There is regret and there is feeling regret.

Various intentions must be in line for a confession. Intent not to sin again, intent to avoid the near occasion of sin, intent to reform and get closer to God, intent to confess, wishing you had not done whatever it is, stuff like this. I can’t imagine you have to wish a child unborn or something (from premarital sex). This could be the source of any seeming lack of regret, because they don’t regret the gift of the child.

Yeah, I know what you mean about some apologies. When your spouse says they are sorry you are all worked up in a fit over something they did, but they don’t regret it and would do it again, well, huh, that’s one pathetic apology.:ehh:

I think a tubal ligation could throw someone for a loop in trying to “regret” it if it comes about that they are just plain happy that they are infertile now because of their circumstances.

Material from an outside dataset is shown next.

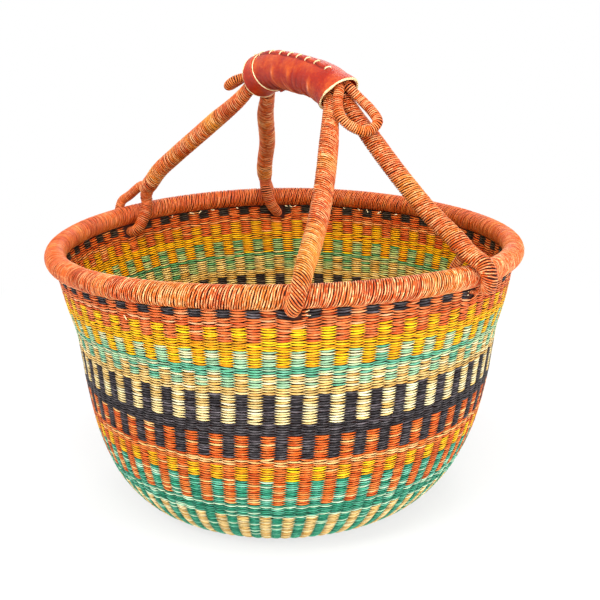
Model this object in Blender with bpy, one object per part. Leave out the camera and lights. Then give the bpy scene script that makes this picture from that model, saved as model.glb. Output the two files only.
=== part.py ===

If a person is in doubt about their level of regret for something vital or important, I recommend going to talk to a good priest. They can be so helpful with this. (Well, they may not be if you really don’t regret it).
 
I think it’s important to recognize that our emotions are not entirely under our control. I agree that in order to be truly repentant, we must admit that what we did was wrong, intend not to sin again, and be sorry for sinning. However, I think it is possible (although more difficult) to do all this without necessarily “feeling” bad. I know even in my own life, there are days where I feel really bad about something I did or said, and other days when I don’t feel bad even though I still am sorry for what I have done just because my emotions are in different places on the two days.